Everybody knows that Warren Buffett carries a huge amount of cash in Berkshire’s portfolio all the time. Looking at Berkshire’s book value isn’t an optimal way of analyzing Buffett’s alpha. There is an easier and better way. We can take a look at Buffett’s stock picks as they are disclosed in 13F filings. If Buffett has indeed lost his mojo as claimed by Mehta, the risk-adjusted returns of his stock picks shouldn’t be better than no-frills index funds. We downloaded and processed Berkshire’s 13F filings starting November 14, 2007. We constructed a portfolio of stocks composed of the stocks that are in Berkshire’s 13F filing, and each stock is given a weight proportional to the value of each position in Berkshire’s 13F filing. We include each stock in the portfolio approximately 2 weeks after the 13F filing deadline so that we have enough time to process these filings. Buffett doesn’t make dramatic changes in his portfolio from quarter to quarter, so the performance of this portfolio is very representative of Buffett’s actual stock picking ability.

Our analysis covers the 5 year period between 2008 and 2012. This is a long enough period to arrive at reasonable estimates of Buffett’s alpha and beta. More importantly this analysis takes into account the huge market declines in 2008 and allows us to see how Buffett’s stock picks performed in a very harsh market environment.

Results:

Warren Buffett’s entire 13F portfolio returned an average of 0.78% per month between 2008 and 20112. S&P 500 Index returned an average of 0.29% during this period. This means Warren Buffett’s stock picks recently outperformed the market by 6 percentage points per year. Which is a better alternative: imitating Buffett’s stock picks or imitating the 500 stocks picked by the S&P division of McGraw Hill Financial (MHFI)? We need to adjust for risk to answer this question? We used Carhart’s four-factor model to calculate Warren Buffett’s alpha. According to our calculations Warren Buffett’s stock picks generated a monthly alpha of 0.39%. This means Mehta was wrong when he claimed that Buffett lost his mojo and can’t generate any alpha recently. Buffett knows how to invest in the stock market better than most hedge fund managers. One shouldn’t forget that Buffett’s 13F portfolio is larger than $100 billion and many of the stocks in his portfolio were bought several years ago. It is amazing that Buffett generated a huge amount of alpha by picking stocks like Wells Fargo (WFC), Coca-Cola (KO), and American Express (AXP). By the way, American Express returned more than 800% since March 9th, 2009.

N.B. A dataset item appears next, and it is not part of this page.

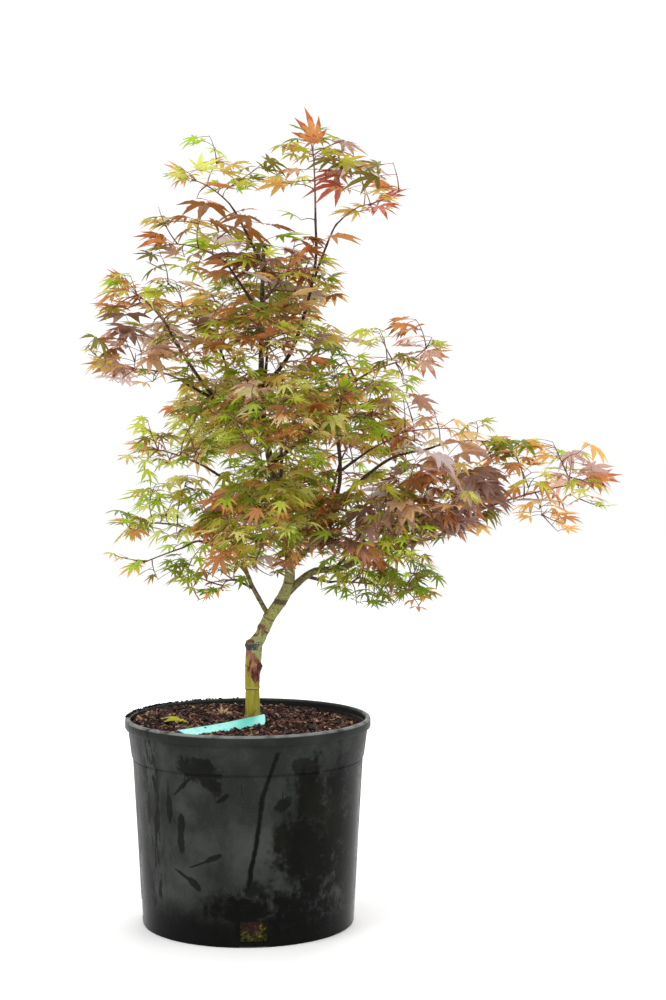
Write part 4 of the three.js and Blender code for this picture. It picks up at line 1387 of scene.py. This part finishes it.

Warren Buffett isn’t a new kid on the block. He was advocating value investing when Nobel Prize winner Fama wasn’t aware of the fact that value stocks historically outperformed the rest of the market. Warren Buffett deserves the Nobel Prize in economics more than Fama deserves it. Our conclusion is pretty straightforward. Markets aren’t efficient and our good old Buffett can still beat it by an average of 6 percentage points and generate an annual alpha of close to 5 percentage points by investing in some of the biggest stocks that trade in US markets. Investors should avoid index funds whenever they can (index funds are great options in 401k plans offered by employers when employees aren’t allowed to trade individual stocks in these accounts) and instead they should imitate Buffett’s stock picks. If they have done this over the past 30 years (or 20 years, or 10 years, or 5 years), they could have outperformed the market by a very large margin.